Phase stability of fluid hard-sphere mixtures interacting through an attractive Yukawa tail

Abstract

The mean spherical approximation has been applied to study both the thermodynamical and structural properties of fluid hard-sphere mixtures interacting through an attractive Yukawa tail. The solution scheme is the same as the one previously adopted by the authors for the case of hard-sphere mixtures. The problem of phase stability is more specifically treated in the paper. In the absence of computer simulation results to compare the theory with, reference is made to Monte Carlo calculations for Lennard-Jones (LJ) potentials, performed by other authors, and to experimental results for an Ar-Kr mixture in the fluid phase. A procedure is described which allows us to mimic these two different systems in terms of a proper adjustment of the parameters specifying the Yukawa potential, and of the diameter ratio of the hard spheres. The theory is able to locate the boundary of the phase stability for the LJ mixture rather accurately, and in good agreement with the computer simulation results.

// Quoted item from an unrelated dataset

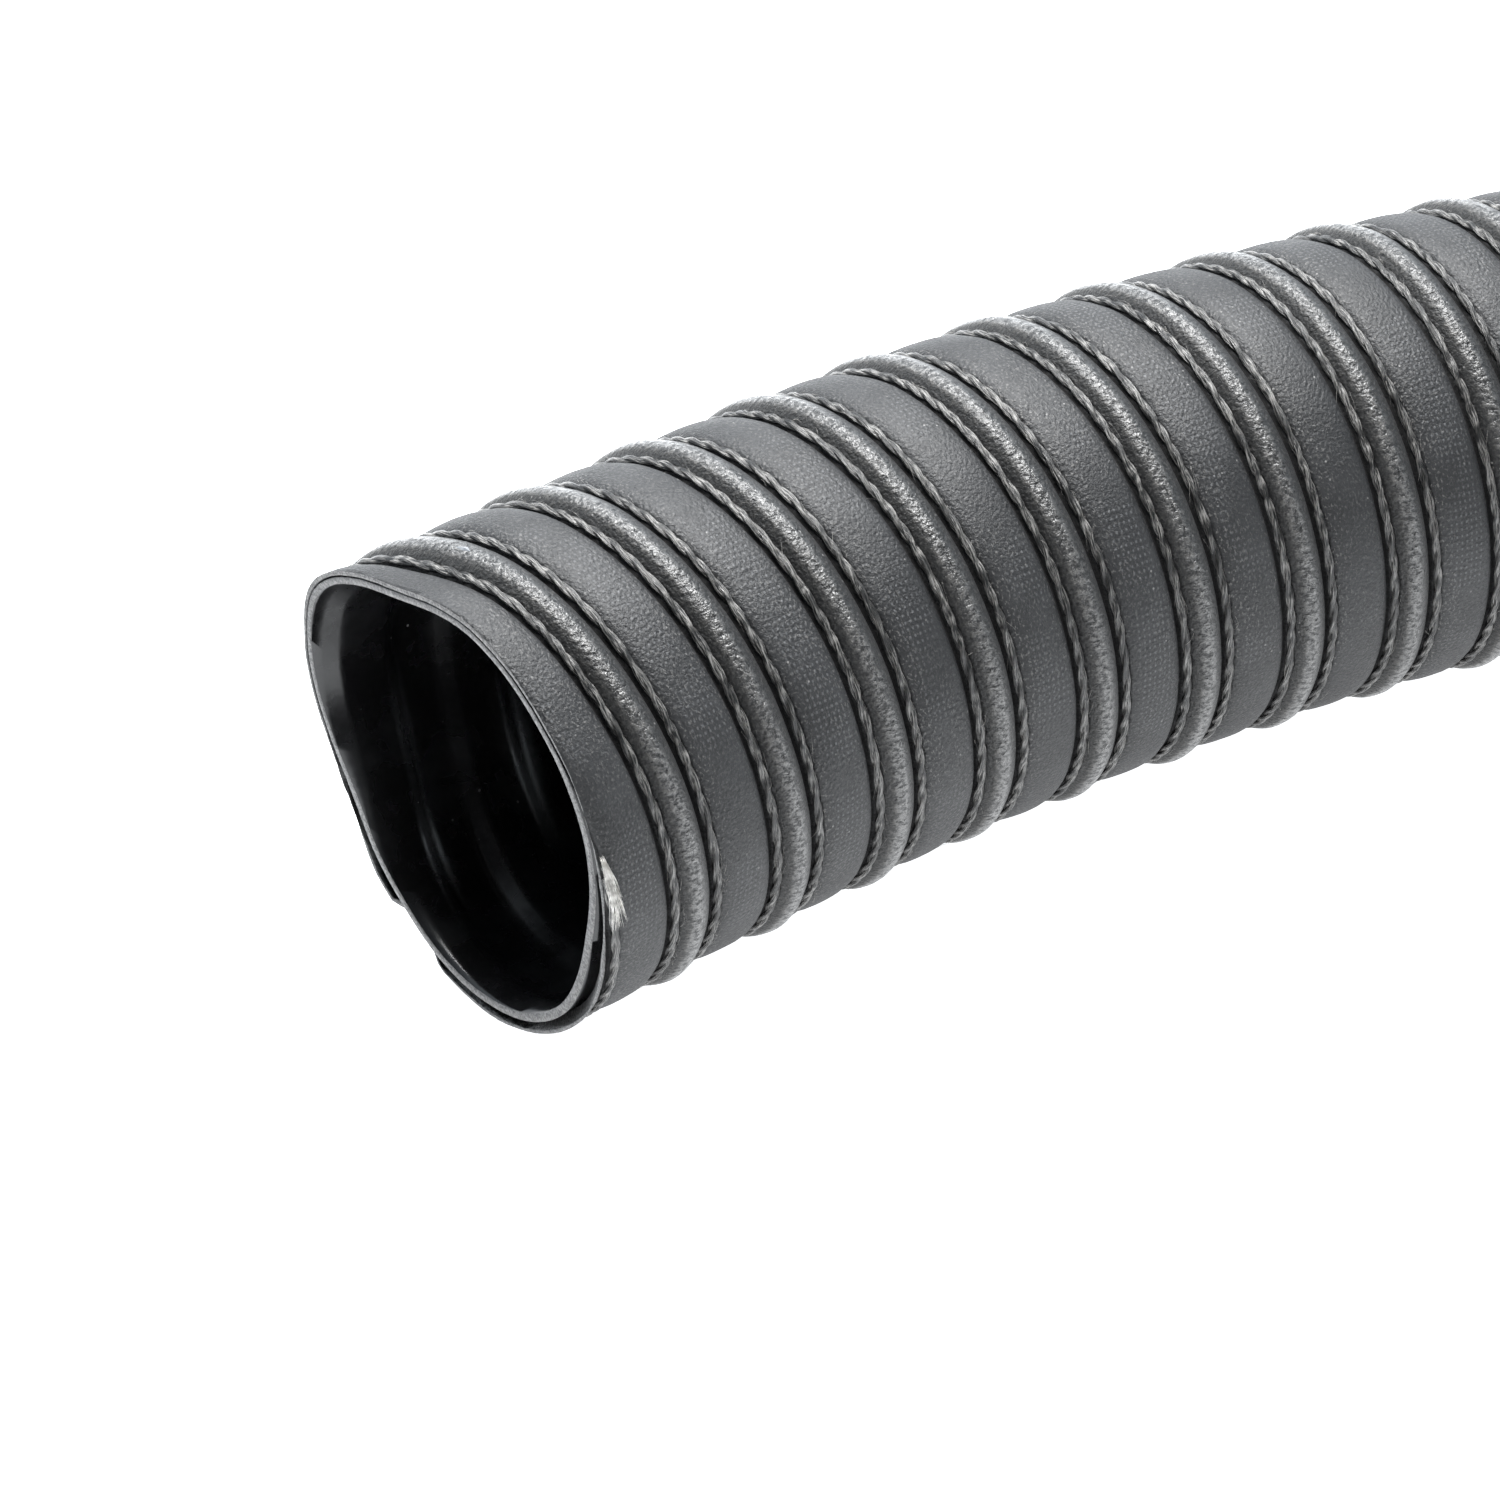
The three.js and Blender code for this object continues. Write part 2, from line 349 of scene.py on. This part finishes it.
cover = {
    "sides": 120,
    "innerSides": 96,
    "wall": 0.5 * mm,
    "seatRadius": 27.35 * mm,
    "crestRadius": 29.05 * mm,
    "bandRadius": 28.45 * mm,
    "beadHalf": 2.42 * mm,
    "seatHalf": 3.9 * mm,
    "grooves": (-3.68 * mm, 2.62 * mm),   # drawn in on the near side of each cord
    "grooveDepth": 0.3 * mm,
    "grooveWidth": 0.28 * mm,
    "slack": 0.14 * mm,       # how far the cloth wanders in and out
    "slackSizes": (11 * mm, 3.2 * mm),
    "slackSeed": 3,
    # The mouth
    "mouthReach": 9 * mm,
    "emptyReach": 7 * mm,     # past the cut the ridge has no wire in it
    "flattened": 0.22,        # of its height is lost there
    "tornFrom": 186,          # degrees; the cut edge is torn back as far as tornTo
    "tornTo": 208,
    "tornDepth": 1.8 * mm,
    "ragDepth": 0.10 * mm,
    "flapTo": 262,            # and stands off the lining from there to here
    "flapOut": 0.7 * mm,
    "waves": [(192, 30, -1.2 * mm, 9 * mm)],
    # Colours and surface
    "bandColour": (0.007, 0.0073, 0.008, 1),
    "bandPale": (0.016, 0.0165, 0.0175, 1),
    "beadColour": (0.008, 0.0079, 0.0078, 1),
    # pale wear, and the painted highlight on the near half of the crest
    "wearAndHighlightColour": (0.15, 0.143, 0.133, 1),
    "fleckColour": (0.095, 0.092, 0.088, 1),
    "dotColour": (0.075, 0.076, 0.079, 1),
    "speckColour": (0.32, 0.31, 0.30, 1),
    # painted shade of the seats beside the cords
    "seatShadeColour": (0.008, 0.008, 0.008, 1),
    # painted shadow of the grooves beside the cords
    "grooveShadowColour": (0.0015, 0.0015, 0.0015, 1),
    "threadPitch": 0.72,      # mm
    "weaveDepth": 0.02 * mm,
    "grainDepth": 0.09 * mm,
    "pebbleDepth": 0.16 * mm,
    "crinkleDepth": 0.34 * mm,
    "crestGloss": 0.22,       # roughness of the rubbed crest
}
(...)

It also predicts pressure-concentration phase diagrams which reproduce all the qualitative features of the experimental data for the noble-gas mixture. Due to the simplicity of the solution scheme, one can explore the behavior of the system in a wide range of concentrations, potential strengths, and diameter ratios. It is thus possible to determine how the phase instability temperature depends on these parameters and to discuss the general conditions under which phase separation can take place.